NCERT Solutions for Class 10 Maths Trigonometry Set 6

Submitted by Atanu Chaudhuri on Sun, 22/07/2018 - 02:47

Two Problems for NCERT solutions for class 10 maths Trigonometry: by Inventive Math Problem Solving Techniques

NCERT solutions for class 10 maths Trigonometry Set 6

Two problems for NCERT solutions for class 10 maths Trigonometry are solved in a few steps using a few powerful quick math problem solving techniques.

In the process, we will highlight the problem solving approach, in which, by applying useful pattern identification, suitable trigonometric expression simplifying strategies and problem solving techniques, quick solution of the problems could be achieved in a few steps.

We always analyze the problem for finding useful patterns and apply suitable methods to solve the problem in mind. This approach reduces the number of steps and speeds up the solution process in written form also.

We will provide explanations along with solutions.

Let us solve the problems to show you what we mean. We urge you to try to solve the problems yourself before going through the solutions.

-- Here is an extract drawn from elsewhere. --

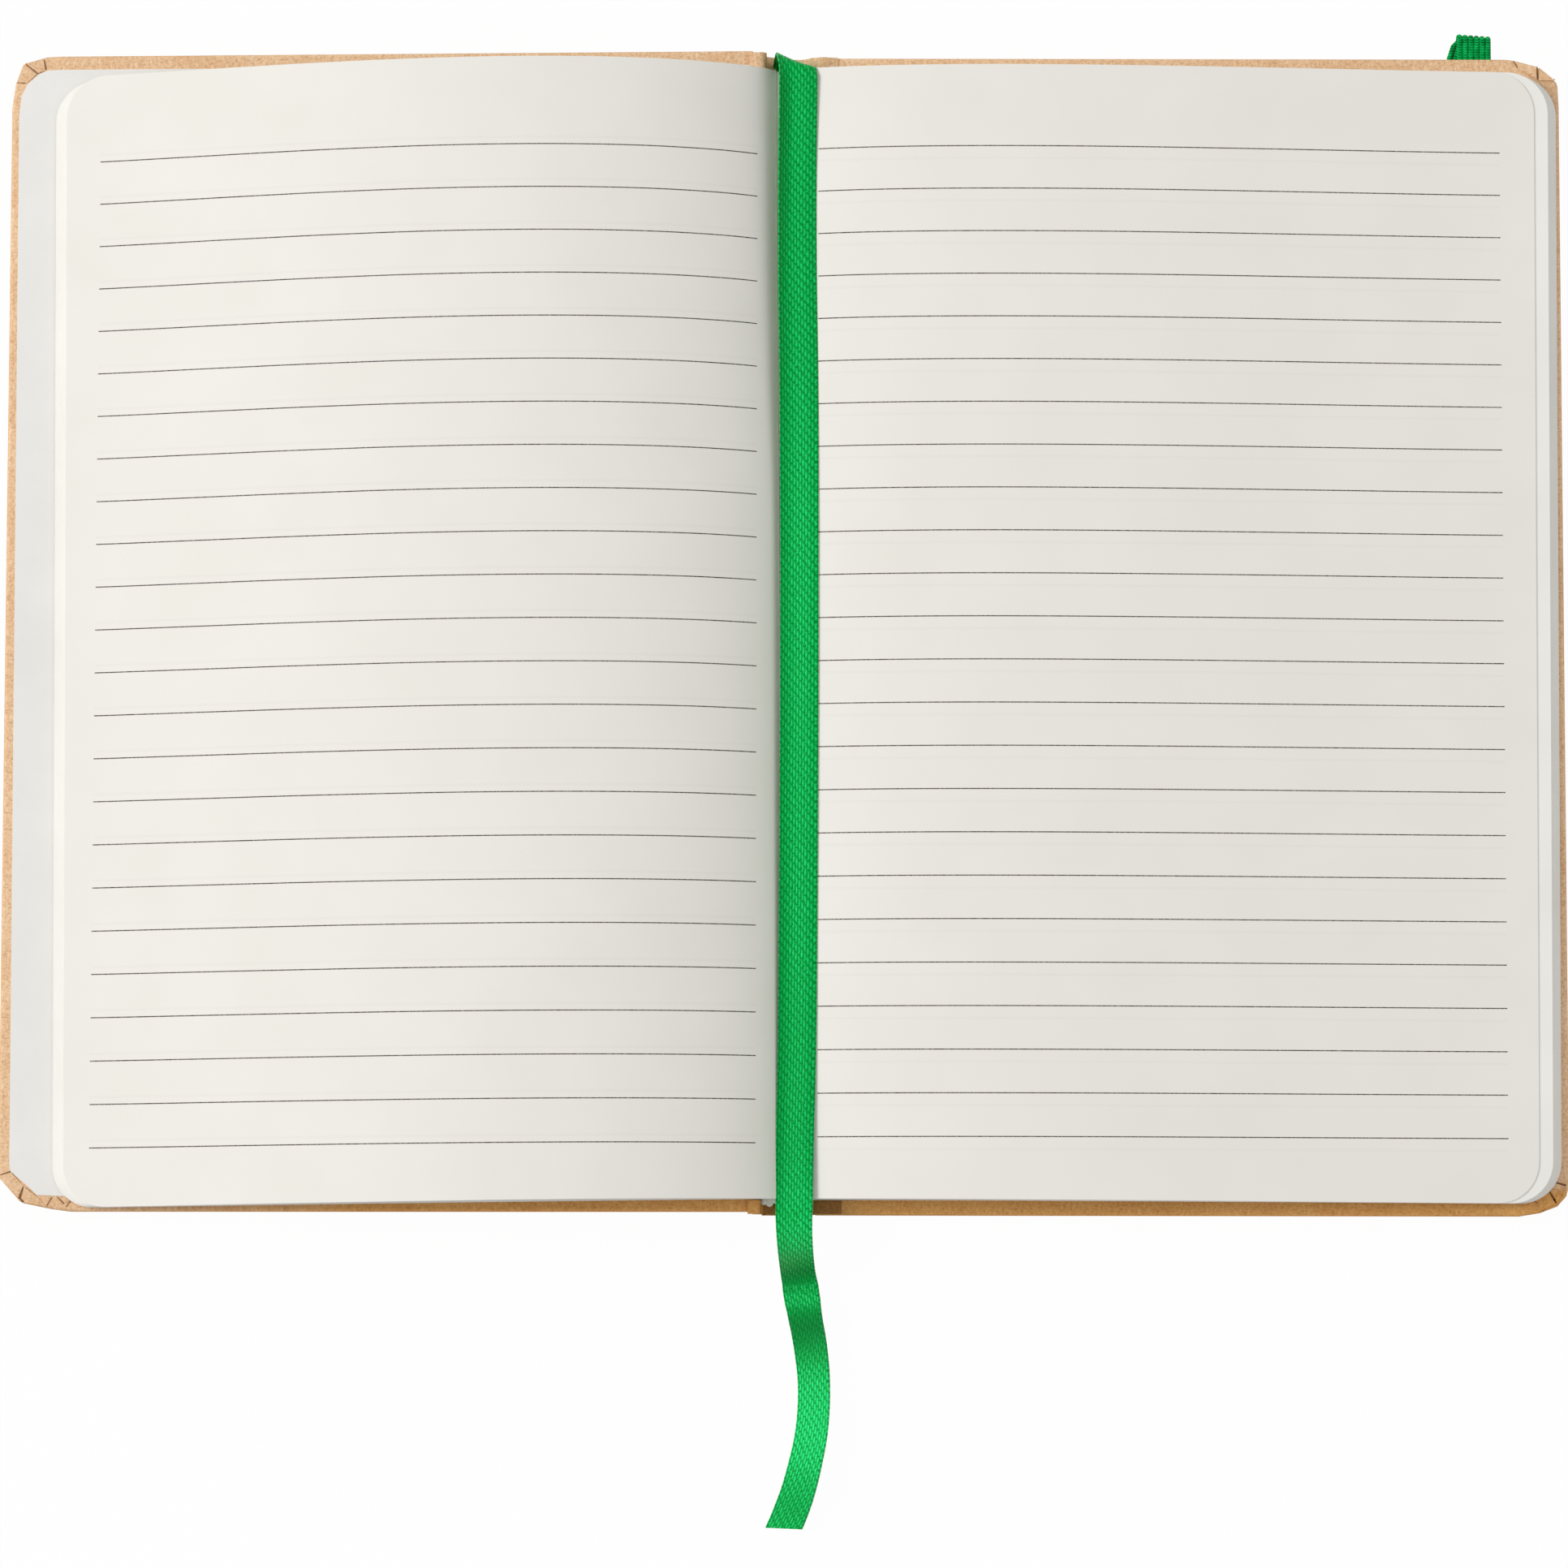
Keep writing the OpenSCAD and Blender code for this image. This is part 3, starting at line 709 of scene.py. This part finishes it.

Solutions to NCERT class 10 level Trigonometry problems—Set 6

Problem 1.

Prove the identity,

$(\text{cosec } \text{A}-\sin \text{A})(\sec \text{A}-\cos \text{A})=\displaystyle\frac{1}{\tan \text{A}+\text{cot } \text{A}}$

Solution 1: Problem analysis and useful pattern identification

Identifying the pattern that the RHS has $\tan$ and $\text{cot}$ functions, as well as identifying the possibility of obtaining $(\text{cosec}^2 \text{A}-1)$ in the numerator of the first factor and $(\sec^2 \text{A}-1)$, in the numerator of the second factor, we decide to transform the $\sin$ and $\cos$ to their inverses in the LHS. Solution comes quickly.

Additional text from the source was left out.